COVID-19 response boosted by extra hospital beds amid predicted caseload surge in SA

The Modbury Hospital will host almost half the 93 new beds. (ABC News: Tony Hill)

South Australia's hospital bed capacity has been given a significant boost, amid predictions the state could be facing a COVID-19 caseload in the thousands once border restrictions are eased.

The SA government has announced an extra 93 hospital beds across three health centres, to be rolled out in time for when the state's borders open up in coming months.

It coincides with a deteriorating coronavirus situation in Victoria — which today recorded almost 2,300 new cases — and comes after months of increased stress on SA's health system, including ramping pressures.

The bulk of the new beds will be at the Modbury Hospital (46) and the Hampstead Rehabilitation Centre (38), with the remaining nine at the Repat Health Precinct.

Premier Steven Marshall said they were in addition to 107 beds announced by SA Health earlier this week, and were "further preparation to become COVID-ready for when we ease the border restrictions".

Early modelling has indicated the number of concurrent coronavirus cases in South Australia could number as high as 4,000 once the nation fully reopens.

Mr Marshall said while preparations on the state's roadmap to emerge from restrictions was still being finalised, the new beds were part of a $123 million investment to expand the health system's capacity.

Beds 'won't help with COVID surge', AMA president says

AMA SA president Dr Michelle Atchison said the 93 new beds appeared to be for non-COVID patients.

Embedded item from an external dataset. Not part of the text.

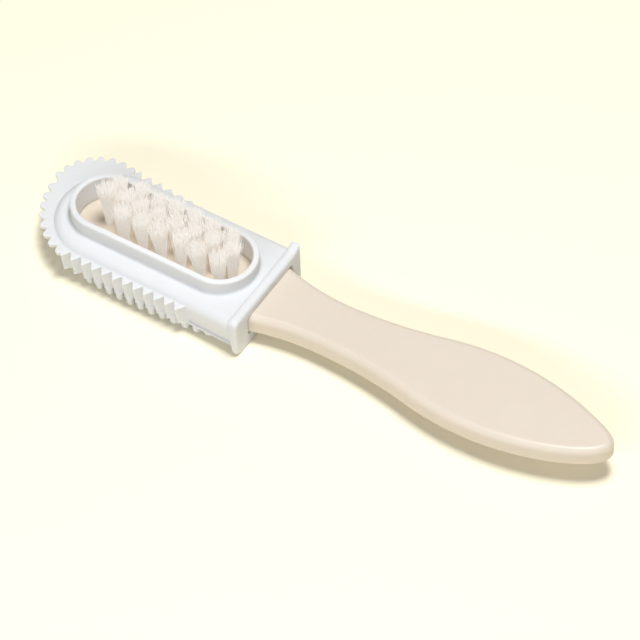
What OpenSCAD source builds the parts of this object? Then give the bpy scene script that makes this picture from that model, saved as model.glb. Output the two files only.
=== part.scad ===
// Handled scrub brush: a moulded handle with tufts set in its head, and a removable rubber boot.
// The grip end points to +X and the nose to -X. The brush rests on the boot's sole at z = 0.

/* [Overall] */
// Length from the fan's front teeth to the end of the grip
overall_l = 193.4; // [185:0.2:205]
// Height of the boot's flat top above the surface it rests on
boot_top = 12.9; // [12.5:0.1:14]

/* [Grip] */
// Width of the neck at its narrowest
neck_w = 16.8; // [15:0.1:18]
// Largest width of the grip
grip_w = 28.2; // [26:0.1:30]
// Thickness of the grip at the neck
grip_t = 6.5; // [5.5:0.1:6.6]
// How much thinner the grip is at its end
grip_thinning = 0.5; // [0:0.1:1]
// Radius of the grip's long edges seen from above
grip_arc_r = 84; // [75:1:90]
// Radius of the grip's end seen from above
tip_r = 5; // [4:0.5:6]
// Radius of the flare from the neck to the head
flare_r = 72; // [70:1:80]
// Distance from the collar's outer face back to the narrowest part of the neck
neck_back = 20.9; // [19:0.1:22]
// Height of the grip's top face at the neck
neck_top = 11.1; // [10.9:0.1:11.2]
// How far the grip rises towards its end, in degrees
grip_rise = 1.84; // [0:0.02:3]
// Radius of the grip's upper edges
grip_edge_r = 1.7; // [1:0.1:2.4]
// Radius of the grip's lower edges
grip_lower_edge_r = 1.1; // [0.8:0.1:2.4]

/* [Head] */
// Width of the head paddle that carries the tufts
head_w = 28; // [27:0.1:28.4]
// Height of the tufted face
bed_z = 8.9; // [8.6:0.1:9.4]
// Gap between the head and the boot
boot_gap = 0.2; // [0.1:0.05:0.3]

/* [Boot] */
// Width of the boot's body
boot_w = 34.7; // [34.6:0.1:37]
// How far the boot's body sits to the near side of the head
boot_side = 0.3; // [0:0.1:0.4]
// Length from the centre of the nose arc to the collar's outer face
boot_l = 56.1; // [54:0.1:58]
// Radius of the rounded top edge
top_edge_r = 2.2; // [1:0.1:2.4]
// Height of the boot floor's underside
floor_z = 2.6; // [2.2:0.1:2.8]
// Height of the skirt's lower edge
skirt_z = 3.9; // [3.5:0.1:4.5]
// Height of the step along the plain side
ledge_z = 7.4; // [7:0.1:8]
// Depth of the step
ledge_step = 0.35; // [0.2:0.05:0.6]
// How far the side leans in from its top edge to the step
side_lean = 0.2; // [0:0.05:0.4]
// Height of the thin lip along the skirt's lower edge
skirt_lip_h = 0.5; // [0.3:0.1:1]

/* [Window] */
// Distance between the centres of the window's round ends
window_l = 40.2; // [39:0.2:42]
// Radius of the window's round ends
window_r = 9.25; // [9:0.05:9.5]
// Thickness of the raised rim
rim_t = 1.9; // [1.5:0.1:2.2]
// Height of the rim above the flat top
rim_h = 5; // [4:0.1:6]
// Distance from the nose arc's centre forward to the window's front arc centre
window_forward = 0.7; // [0.5:0.1:1.5]

/* [Side ribs] */
// Number of ribs on each side
rib_count = 12; // [10:1:12]
// Distance between ribs
rib_pitch = 3.66; // [3.5:0.02:3.8]
// How far a rib stands out of the side at its top
rib_out = 2.4; // [1.5:0.1:2.5]
// Height of the ribs' top faces
rib_top = 11.3; // [10.8:0.1:11.4]
// Height of the ribs' lower ends
rib_bottom = 4; // [3.8:0.1:4.5]
// Flat along a rib's outer edge
rib_flat = 0.24; // [0.1:0.02:0.5]
// Slope of the ribs' outer edges, in degrees
rib_draft = 8; // [5:1:10]
// How far the grooves between the ribs stand out of the side
groove_out = 0.1; // [0.05:0.05:0.3]
// Distance from the nose arc's centre forward to the near side's first rib
rib_forward = 4.2; // [2.5:0.1:5]
// How far the far side's ribs are set back from the near side's
far_rib_shift = 1.9; // [0:0.1:2.5]
// How fast the far side's ribs fade into the side towards the collar, in degrees
far_rib_fade = 3; // [0:0.5:4]
// How fast the far side's rib tops fall towards the collar, in degrees
far_rib_fall = 4; // [0:0.5:5]

/* [Nose fan] */
// Radius over the teeth of the fan's far lobe
lobe_r = 15.2; // [14:0.1:16]
// Distance from the nose arc's centre forward to the far lobe's centre
lobe_forward = 8.8; // [8:0.1:10]
// Distance from the middle to the far lobe's centre
lobe_side = 4.8; // [4:0.1:5.1]
// Number of teeth round the far lobe
lobe_teeth = 8; // [6:1:9]
// Angle between the far lobe's teeth
lobe_pitch = 14.3; // [13:0.1:15]
// Angle of the far lobe's first tooth, from straight ahead
lobe_first = 104.8; // [90:0.2:110]
// Radius over the teeth of the fan's near shoulder
shoulder_r = 24.4; // [23:0.1:24.5]
// Distance from the nose arc's centre back to the near shoulder's centre
shoulder_back = 1.1; // [0.5:0.1:2]
// Distance from the middle to the near shoulder's centre
shoulder_side = 3.8; // [3.5:0.1:4.5]
// Number of teeth round the near shoulder
shoulder_teeth = 8; // [6:1:8]
// Angle between the near shoulder's teeth
shoulder_pitch = 9.4; // [9:0.1:10]
// Angle of the near shoulder's first tooth, from straight ahead
shoulder_first = -7; // [-10:0.5:-5]
// Depth of the gaps between teeth
tooth_depth = 1.7; // [1:0.1:2]
// Thickness of the fan
fan_t = 1.8; // [1.5:0.1:3]

/* [Sole fins] */
// Number of fins across the sole
fin_count = 17; // [14:1:17]
// Distance between fins
fin_pitch = 3.74; // [3.6:0.02:3.8]
// Thickness of a fin
fin_t = 2.1; // [1.8:0.1:2.3]
// Length of the longest fin across the sole
fin_w = 37.2; // [34:0.2:38]
// Radius of the line through the fins' ends seen from above
fin_line_r = 170; // [150:10:300]
// Radius of the arc through the ends of the fins under the nose
fin_nose_r = 15.5; // [15:0.1:17]
// Radius of a fin's rounded ends seen from the end of the brush
fin_end_r = 2; // [1:0.1:2.5]
// Distance from the nose arc's centre forward to the first fin
fin_forward = 11.6; // [10:0.1:13]
// Distance from the nose arc's centre back to the longest fin
longest_fin_back = 18.7; // [14:0.1:20]

/* [Collar] */
// Thickness of the collar flange at its lip
collar_t = 3.2; // [2.5:0.1:3.4]
// Thickness of the collar flange at its foot
collar_foot_t = 2; // [1.6:0.1:2.5]
// Width of the collar flange
collar_w = 35.1; // [34:0.1:37]
// Height of the collar flange
collar_h = 14.8; // [13.5:0.1:15]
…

Australian Medical Association (AMA) SA president Dr Michelle Atchison. (ABC News)

"My take on that is it's going to be used for patients who are already in the public system, who are NDIS recipients or looking for aged care beds, who have been stuck in the system," she said.

Dr Atchison said 300 extra beds would be more appropriate.

"With COVID, people aren't in hospital for a short period of time — people are in the ICU for weeks."

She also said there should be a clearer plan for how regional areas will cope with the virus.

"COVID will come to them, they don't have the capacity at the moment, we need to have a plan for them as well."

Australian Nursing and Midwifery Federation chief executive and secretary Elizabeth Dabars. (ABC News)

The head of the Australian Nursing and Midwifery Federation, Elizabeth Dabars, welcomed the new beds but said there needed to be more detail on how they could be rolled out in four to six weeks.

She also cautioned against the intake of 600 extra nurses as being a panacea in the event of a large-scale outbreak.

"We're very concerned to make sure those nurses and midwives are not used as cannon fodder," she said.

'Normal' Christmas still planned 

Despite earlier appearing to be at odds with SA Health's chief executive over the issue, the Premier said SA remained on track to reduce border restrictions in time for the festive season.

"We want to ease the borders by Christmas, we want to have as normal a Christmas as we possibly can in South Australia," Mr Marshall said.

"There's likely to still be some testing requirements for those people who come across the border from New South Wales, from Victoria, from the ACT.

"There's still much more work to be done on exactly and precisely what the testing regime will be as people come across the borders later in the year."

Mr Marshall said a pilot scheme for home-based quarantine for international arrivals had gone "extraordinarily well" so far.

"That means we could look at further increasing the number of international arrivals who come into South Australia," he said.

"We've always wanted to make sure that we can be part of the national program to repatriate those stranded Australian citizens, but we've also wanted to make sure we're doing that safely."